Antwort auf: Ich höre gerade … klassische Musik!

#10392553  | PERMALINK

Anonym
Inaktiv

Registriert seit: 01.01.1970

Beiträge: 0

soulpope Dieser nüchterne Blick auf die Brahmschen Balladen öffnet die Wolkendecke zum Firmament ….

So ist das wohl. :good: Ich habe etwas gebraucht, bis mir überhaupt diese spröden Balladen nahekommen konnten, mit dem etwas raffinierten Umweg über Gould ist es mir dann gelungen und Benedetti Michelangeli spielt hier mal wieder so, als könne es keine Zweifel geben.

Von Benedetti Michelangeli hätte ich jetzt gerne Schumanns C-Dur-Fantasie, die ich gestern und heute mit folgenden Vorschlägen gehört habe:

Mit Curzon habe ich die Fantasie kennengelernt – ein echtes Sammelsurium an motivischen Wandlungen, so als seien Brüche eigentlich Brücken, die tragen, wenn man nur schnell genug hinüberläuft. Und Curzon, dachte ich, hätte den großen Eleganzbogen gefunden, hat er womöglich auch, aber das scheint mir inzwischen nicht genug.

Bolet, ich wundere mich fast, begnügt sich über zwei Drittel mit artistischer Zurückhaltung – auch ’ne Kunst, aber wenn ich eine Kunstreiterin sehen will, lese ich rasch Kafka -, bevor er dann ungewöhnlich leise im dritten Satz wird. Das dürfte Absicht sein, die mich oder mein ZNS wieder versöhnt.

Kempff … Er geht wie ein Ober durch das Stück und wischt alles sorgfältig sauber, bloß kein Staub, aber dabei keine Eile. Die Kreisleriana muss ich dann nach diesem doch etwas gefestigten Eindruck über die Jahre wiederhören. Kempff bleibt mir wohl fremd.
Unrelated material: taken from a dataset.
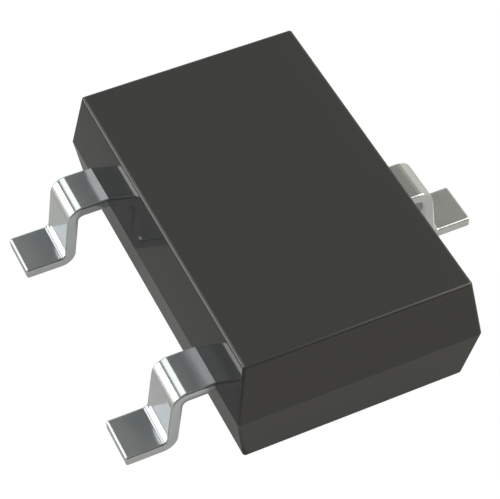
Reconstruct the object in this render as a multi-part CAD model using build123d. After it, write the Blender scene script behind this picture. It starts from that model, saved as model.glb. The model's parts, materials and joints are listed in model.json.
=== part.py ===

Bleiben die, die im Ergebnis gleichermaßen die Augen aufsperren, wenn auch mit ganz andren Mitteln oder Netzhäuten. Anda und Fischer. Wie soll ich sagen, Anda geht durch die Fantasie wie mit einem wohlpräparierten Stock, dreht jedes Blatt in Windeseile um, obwohl er sich dabei Zeit lässt. Aber es gilt, alles zu sezieren. Annie Fischer hat von Beginn an ganz andere Flausen im Kopf – nämlich eine Hymne, die es nicht zu bekritteln gilt. Und deshalb ist der dritte Satz wohl die schlicht-ernsteste Darreichung unter diesen hier gerade vorhandenen Aufnahmen. Bezeichnend allerdings, dass sie sich doch aus der Ruhe heraus etwas mehr aufregt als Anda; kein Wunder, er hat die Nervosität ja gleich gewählt.

Aber dieses unentscheidbar bleibende Spiel ist wohl Schumann – er schert ständig aus, wenn man nur irgendwie beseite gehen kann: sucht er dort den Weg. Im Großprojekt dieser Fantasie zumindest.